▶ _BRIEF_:
Using the listing below, set down each line from the line containing "bpy.context.scene.collection.objects.link(empty)" through the line containing "return (high(node)[1] - low(node)[1]) / 2", both ends included, exactly and with nothing added.

▶ _GIVEN ENTRIES_:
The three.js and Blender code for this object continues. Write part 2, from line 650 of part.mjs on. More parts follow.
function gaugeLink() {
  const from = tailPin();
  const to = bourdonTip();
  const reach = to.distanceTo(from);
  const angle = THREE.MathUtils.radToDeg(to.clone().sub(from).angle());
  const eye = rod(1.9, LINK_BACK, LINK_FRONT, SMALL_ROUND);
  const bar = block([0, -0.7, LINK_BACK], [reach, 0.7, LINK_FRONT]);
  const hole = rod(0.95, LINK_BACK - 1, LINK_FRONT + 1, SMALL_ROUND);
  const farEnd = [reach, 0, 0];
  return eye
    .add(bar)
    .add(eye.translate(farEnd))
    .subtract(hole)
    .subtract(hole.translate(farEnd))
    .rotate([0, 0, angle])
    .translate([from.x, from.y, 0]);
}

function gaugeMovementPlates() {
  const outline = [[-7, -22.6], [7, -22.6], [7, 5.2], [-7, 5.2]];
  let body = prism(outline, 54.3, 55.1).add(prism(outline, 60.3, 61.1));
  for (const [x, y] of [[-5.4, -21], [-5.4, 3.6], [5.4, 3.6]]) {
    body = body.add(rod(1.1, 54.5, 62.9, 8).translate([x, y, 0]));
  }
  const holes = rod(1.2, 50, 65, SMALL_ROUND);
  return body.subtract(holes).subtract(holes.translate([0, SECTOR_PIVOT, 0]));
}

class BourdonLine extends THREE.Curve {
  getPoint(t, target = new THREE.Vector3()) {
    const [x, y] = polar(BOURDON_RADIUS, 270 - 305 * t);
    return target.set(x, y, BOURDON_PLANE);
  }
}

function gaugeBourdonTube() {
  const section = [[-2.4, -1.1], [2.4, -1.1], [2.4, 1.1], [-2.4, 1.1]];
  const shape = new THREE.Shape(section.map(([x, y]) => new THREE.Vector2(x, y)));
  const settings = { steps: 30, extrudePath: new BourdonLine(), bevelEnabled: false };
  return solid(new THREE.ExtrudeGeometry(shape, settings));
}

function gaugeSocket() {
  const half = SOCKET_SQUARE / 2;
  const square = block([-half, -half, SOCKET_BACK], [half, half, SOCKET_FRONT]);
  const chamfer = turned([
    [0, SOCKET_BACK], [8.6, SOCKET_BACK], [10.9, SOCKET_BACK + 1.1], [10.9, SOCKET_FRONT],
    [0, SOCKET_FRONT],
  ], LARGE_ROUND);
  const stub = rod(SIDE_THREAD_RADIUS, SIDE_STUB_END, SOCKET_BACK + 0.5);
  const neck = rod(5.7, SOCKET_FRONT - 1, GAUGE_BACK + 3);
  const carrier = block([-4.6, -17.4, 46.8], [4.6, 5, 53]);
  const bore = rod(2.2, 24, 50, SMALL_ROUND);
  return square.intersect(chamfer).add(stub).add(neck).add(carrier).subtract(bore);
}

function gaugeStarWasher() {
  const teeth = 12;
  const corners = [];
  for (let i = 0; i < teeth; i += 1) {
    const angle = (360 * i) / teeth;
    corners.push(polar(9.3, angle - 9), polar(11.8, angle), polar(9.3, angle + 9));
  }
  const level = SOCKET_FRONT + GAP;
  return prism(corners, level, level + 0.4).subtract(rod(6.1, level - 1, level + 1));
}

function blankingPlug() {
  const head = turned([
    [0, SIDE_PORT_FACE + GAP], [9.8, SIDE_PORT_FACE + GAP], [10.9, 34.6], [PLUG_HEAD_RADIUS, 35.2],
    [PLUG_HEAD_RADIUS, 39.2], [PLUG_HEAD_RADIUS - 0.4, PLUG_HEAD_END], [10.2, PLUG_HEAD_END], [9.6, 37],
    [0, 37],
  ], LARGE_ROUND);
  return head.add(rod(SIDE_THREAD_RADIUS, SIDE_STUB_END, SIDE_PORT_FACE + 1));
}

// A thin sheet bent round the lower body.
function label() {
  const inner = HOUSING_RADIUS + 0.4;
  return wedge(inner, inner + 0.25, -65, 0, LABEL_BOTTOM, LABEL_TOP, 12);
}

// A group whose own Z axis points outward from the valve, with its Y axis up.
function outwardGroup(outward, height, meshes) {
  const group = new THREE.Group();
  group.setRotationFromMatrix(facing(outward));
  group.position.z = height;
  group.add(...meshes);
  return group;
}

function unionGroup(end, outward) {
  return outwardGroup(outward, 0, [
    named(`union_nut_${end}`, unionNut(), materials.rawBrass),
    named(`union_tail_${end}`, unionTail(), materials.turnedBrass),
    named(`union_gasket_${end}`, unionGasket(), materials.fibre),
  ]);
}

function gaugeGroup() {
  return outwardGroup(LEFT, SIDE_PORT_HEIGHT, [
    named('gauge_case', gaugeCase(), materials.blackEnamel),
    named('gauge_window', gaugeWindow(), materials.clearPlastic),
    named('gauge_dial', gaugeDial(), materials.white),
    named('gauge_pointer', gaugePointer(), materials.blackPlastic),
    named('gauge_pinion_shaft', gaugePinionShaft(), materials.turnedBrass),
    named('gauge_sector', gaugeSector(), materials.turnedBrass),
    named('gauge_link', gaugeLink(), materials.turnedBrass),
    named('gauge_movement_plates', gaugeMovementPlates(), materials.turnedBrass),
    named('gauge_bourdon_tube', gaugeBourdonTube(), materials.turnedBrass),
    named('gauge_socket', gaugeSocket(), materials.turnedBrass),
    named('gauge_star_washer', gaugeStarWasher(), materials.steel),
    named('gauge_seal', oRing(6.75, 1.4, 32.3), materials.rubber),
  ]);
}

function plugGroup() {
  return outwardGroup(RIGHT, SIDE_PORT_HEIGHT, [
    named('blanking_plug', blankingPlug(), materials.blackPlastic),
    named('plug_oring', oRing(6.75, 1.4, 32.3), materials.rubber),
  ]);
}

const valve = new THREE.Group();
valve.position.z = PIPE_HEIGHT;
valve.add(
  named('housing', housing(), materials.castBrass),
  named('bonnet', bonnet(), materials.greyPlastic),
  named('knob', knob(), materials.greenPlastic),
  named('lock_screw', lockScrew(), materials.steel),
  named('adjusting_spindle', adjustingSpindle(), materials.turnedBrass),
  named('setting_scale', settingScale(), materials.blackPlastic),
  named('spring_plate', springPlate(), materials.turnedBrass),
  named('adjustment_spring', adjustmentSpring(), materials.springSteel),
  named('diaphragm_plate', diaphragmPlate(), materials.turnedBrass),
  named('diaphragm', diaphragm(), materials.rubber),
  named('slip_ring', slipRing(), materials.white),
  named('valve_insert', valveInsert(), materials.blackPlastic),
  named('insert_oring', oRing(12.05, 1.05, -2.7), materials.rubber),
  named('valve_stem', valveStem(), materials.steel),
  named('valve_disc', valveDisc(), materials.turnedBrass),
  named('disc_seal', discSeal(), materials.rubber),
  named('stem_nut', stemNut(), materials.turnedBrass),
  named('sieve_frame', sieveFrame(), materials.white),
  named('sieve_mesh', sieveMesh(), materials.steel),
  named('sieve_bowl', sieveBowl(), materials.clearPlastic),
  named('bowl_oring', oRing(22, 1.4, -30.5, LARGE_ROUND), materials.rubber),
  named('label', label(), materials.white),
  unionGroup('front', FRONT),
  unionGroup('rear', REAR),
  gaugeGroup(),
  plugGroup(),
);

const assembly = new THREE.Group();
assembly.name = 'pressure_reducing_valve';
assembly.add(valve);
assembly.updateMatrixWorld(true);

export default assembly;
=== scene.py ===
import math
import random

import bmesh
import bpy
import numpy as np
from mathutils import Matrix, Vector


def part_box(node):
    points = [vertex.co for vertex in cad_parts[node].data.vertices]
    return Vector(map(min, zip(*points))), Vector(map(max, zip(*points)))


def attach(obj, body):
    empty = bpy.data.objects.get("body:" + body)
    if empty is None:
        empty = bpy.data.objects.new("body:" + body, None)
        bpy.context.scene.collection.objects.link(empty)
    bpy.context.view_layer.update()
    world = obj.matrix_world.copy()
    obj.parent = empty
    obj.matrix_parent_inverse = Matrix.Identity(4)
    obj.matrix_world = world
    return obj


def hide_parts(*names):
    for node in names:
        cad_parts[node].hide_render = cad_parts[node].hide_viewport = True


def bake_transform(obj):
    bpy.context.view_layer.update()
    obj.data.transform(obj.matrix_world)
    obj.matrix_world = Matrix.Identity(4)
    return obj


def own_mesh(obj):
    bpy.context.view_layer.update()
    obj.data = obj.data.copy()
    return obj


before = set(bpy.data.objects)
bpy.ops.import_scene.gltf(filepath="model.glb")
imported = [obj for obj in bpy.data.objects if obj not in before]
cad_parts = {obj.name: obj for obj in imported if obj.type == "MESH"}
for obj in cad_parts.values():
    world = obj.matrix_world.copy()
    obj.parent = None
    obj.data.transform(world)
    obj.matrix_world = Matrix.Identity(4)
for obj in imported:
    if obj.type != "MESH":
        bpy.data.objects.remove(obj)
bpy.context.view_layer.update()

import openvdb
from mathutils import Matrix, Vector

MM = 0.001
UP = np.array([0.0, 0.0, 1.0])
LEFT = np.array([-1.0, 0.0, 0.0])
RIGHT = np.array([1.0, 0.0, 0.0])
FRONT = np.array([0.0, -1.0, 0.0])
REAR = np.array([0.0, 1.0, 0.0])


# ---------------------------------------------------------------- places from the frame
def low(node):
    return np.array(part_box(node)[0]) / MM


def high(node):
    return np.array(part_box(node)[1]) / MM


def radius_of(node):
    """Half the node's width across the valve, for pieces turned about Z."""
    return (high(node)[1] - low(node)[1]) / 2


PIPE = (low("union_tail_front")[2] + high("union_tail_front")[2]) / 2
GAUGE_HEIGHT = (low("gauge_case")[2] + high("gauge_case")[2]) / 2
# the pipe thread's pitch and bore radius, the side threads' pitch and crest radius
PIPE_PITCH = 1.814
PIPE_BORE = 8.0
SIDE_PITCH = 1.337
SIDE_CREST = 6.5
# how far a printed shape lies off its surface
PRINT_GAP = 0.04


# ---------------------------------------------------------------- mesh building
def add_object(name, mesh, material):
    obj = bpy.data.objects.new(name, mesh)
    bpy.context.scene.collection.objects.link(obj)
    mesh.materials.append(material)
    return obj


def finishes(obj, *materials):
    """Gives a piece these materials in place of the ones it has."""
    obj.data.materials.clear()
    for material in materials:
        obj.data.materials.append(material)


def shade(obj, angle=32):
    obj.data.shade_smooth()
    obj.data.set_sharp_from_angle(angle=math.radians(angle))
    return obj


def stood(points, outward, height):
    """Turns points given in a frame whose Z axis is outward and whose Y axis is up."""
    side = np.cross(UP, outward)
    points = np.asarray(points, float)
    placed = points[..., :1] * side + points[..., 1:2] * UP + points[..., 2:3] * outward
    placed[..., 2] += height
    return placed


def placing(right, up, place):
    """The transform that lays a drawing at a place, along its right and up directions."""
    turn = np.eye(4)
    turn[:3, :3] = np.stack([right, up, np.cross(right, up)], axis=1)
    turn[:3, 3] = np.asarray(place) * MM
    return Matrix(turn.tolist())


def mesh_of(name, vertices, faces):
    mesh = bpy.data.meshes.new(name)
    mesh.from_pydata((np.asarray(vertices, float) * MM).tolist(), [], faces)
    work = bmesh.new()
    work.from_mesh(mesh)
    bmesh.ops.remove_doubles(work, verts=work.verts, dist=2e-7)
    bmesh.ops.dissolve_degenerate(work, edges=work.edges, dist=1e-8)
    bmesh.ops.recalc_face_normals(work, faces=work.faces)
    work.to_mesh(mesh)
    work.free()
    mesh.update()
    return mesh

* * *

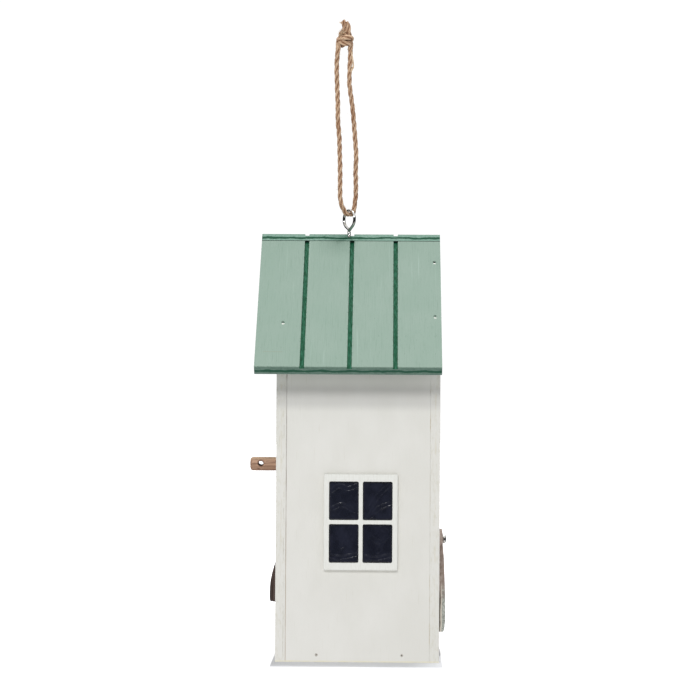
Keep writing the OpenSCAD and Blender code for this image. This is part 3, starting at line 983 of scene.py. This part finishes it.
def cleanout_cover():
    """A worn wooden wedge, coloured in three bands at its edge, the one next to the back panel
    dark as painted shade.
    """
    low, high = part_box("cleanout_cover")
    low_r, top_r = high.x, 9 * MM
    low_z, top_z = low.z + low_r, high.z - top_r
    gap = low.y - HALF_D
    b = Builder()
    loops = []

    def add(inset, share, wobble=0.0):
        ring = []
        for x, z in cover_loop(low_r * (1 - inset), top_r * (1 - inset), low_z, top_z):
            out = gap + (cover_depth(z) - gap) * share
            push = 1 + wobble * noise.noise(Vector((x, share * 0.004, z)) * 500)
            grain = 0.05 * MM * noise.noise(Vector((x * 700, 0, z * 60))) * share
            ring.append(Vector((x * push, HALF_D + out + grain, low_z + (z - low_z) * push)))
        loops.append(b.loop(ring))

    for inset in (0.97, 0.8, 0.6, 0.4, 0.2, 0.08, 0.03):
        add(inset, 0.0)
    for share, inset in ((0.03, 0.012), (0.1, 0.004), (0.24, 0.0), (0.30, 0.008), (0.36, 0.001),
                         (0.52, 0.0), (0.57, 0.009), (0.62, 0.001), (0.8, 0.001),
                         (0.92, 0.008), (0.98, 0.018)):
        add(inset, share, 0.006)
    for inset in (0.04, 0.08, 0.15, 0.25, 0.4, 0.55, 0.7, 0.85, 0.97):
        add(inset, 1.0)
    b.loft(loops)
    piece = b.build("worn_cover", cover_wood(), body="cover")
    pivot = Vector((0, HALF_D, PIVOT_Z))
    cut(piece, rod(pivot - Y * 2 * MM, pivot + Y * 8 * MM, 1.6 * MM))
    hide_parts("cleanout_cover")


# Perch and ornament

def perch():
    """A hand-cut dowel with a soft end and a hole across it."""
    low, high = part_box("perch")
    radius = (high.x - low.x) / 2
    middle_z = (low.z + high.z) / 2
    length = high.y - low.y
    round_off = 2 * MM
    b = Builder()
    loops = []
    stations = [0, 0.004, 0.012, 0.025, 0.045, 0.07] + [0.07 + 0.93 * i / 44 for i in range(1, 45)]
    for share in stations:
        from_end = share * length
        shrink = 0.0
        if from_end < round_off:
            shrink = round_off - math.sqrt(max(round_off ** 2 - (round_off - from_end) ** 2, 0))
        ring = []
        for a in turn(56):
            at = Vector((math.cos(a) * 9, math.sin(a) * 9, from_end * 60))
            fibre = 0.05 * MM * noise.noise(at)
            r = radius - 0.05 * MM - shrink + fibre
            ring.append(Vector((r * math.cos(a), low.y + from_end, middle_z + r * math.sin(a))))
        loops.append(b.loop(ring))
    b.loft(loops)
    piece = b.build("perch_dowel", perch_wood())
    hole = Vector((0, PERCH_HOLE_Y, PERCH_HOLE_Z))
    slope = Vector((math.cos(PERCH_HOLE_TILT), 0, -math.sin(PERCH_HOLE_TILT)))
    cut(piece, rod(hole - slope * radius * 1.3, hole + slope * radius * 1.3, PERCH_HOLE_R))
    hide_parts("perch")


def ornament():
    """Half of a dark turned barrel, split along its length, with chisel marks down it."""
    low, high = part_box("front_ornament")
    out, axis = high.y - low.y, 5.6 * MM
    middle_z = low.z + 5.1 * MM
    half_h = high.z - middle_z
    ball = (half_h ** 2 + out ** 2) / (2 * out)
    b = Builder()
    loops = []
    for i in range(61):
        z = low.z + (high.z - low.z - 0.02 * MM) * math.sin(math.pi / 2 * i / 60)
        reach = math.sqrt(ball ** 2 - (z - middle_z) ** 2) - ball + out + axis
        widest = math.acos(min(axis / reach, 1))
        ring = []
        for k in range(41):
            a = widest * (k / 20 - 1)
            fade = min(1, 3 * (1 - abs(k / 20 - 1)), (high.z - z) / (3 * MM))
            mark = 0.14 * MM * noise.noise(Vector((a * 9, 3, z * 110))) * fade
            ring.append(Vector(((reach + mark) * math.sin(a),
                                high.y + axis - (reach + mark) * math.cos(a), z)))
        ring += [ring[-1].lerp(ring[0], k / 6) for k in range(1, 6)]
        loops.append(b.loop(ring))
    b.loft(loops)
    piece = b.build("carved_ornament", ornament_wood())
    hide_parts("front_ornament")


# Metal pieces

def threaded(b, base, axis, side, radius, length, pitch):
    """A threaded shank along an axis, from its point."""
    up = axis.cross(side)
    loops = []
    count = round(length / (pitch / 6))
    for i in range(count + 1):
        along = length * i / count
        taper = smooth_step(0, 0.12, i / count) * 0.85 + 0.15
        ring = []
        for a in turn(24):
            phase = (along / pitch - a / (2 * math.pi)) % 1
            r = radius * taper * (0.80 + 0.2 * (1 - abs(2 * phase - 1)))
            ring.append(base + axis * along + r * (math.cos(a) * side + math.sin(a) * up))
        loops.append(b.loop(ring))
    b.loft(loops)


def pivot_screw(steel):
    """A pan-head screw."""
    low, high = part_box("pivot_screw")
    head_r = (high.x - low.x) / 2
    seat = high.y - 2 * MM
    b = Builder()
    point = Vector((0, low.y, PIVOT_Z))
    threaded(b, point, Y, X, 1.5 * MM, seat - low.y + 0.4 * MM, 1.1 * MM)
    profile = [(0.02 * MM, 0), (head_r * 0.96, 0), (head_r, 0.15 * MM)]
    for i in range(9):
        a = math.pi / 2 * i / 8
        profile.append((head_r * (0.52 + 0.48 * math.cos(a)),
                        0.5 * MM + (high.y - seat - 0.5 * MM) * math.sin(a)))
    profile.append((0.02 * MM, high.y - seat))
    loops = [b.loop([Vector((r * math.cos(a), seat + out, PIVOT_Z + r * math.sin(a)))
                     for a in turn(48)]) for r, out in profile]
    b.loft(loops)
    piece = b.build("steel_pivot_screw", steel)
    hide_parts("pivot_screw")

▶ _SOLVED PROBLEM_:
        bpy.context.scene.collection.objects.link(empty)
    bpy.context.view_layer.update()
    world = obj.matrix_world.copy()
    obj.parent = empty
    obj.matrix_parent_inverse = Matrix.Identity(4)
    obj.matrix_world = world
    return obj


def hide_parts(*names):
    for node in names:
        cad_parts[node].hide_render = cad_parts[node].hide_viewport = True


def bake_transform(obj):
    bpy.context.view_layer.update()
    obj.data.transform(obj.matrix_world)
    obj.matrix_world = Matrix.Identity(4)
    return obj


def own_mesh(obj):
    bpy.context.view_layer.update()
    obj.data = obj.data.copy()
    return obj


before = set(bpy.data.objects)
bpy.ops.import_scene.gltf(filepath="model.glb")
imported = [obj for obj in bpy.data.objects if obj not in before]
cad_parts = {obj.name: obj for obj in imported if obj.type == "MESH"}
for obj in cad_parts.values():
    world = obj.matrix_world.copy()
    obj.parent = None
    obj.data.transform(world)
    obj.matrix_world = Matrix.Identity(4)
for obj in imported:
    if obj.type != "MESH":
        bpy.data.objects.remove(obj)
bpy.context.view_layer.update()

import openvdb
from mathutils import Matrix, Vector

MM = 0.001
UP = np.array([0.0, 0.0, 1.0])
LEFT = np.array([-1.0, 0.0, 0.0])
RIGHT = np.array([1.0, 0.0, 0.0])
FRONT = np.array([0.0, -1.0, 0.0])
REAR = np.array([0.0, 1.0, 0.0])


# ---------------------------------------------------------------- places from the frame
def low(node):
    return np.array(part_box(node)[0]) / MM


def high(node):
    return np.array(part_box(node)[1]) / MM


def radius_of(node):
    """Half the node's width across the valve, for pieces turned about Z."""
    return (high(node)[1] - low(node)[1]) / 2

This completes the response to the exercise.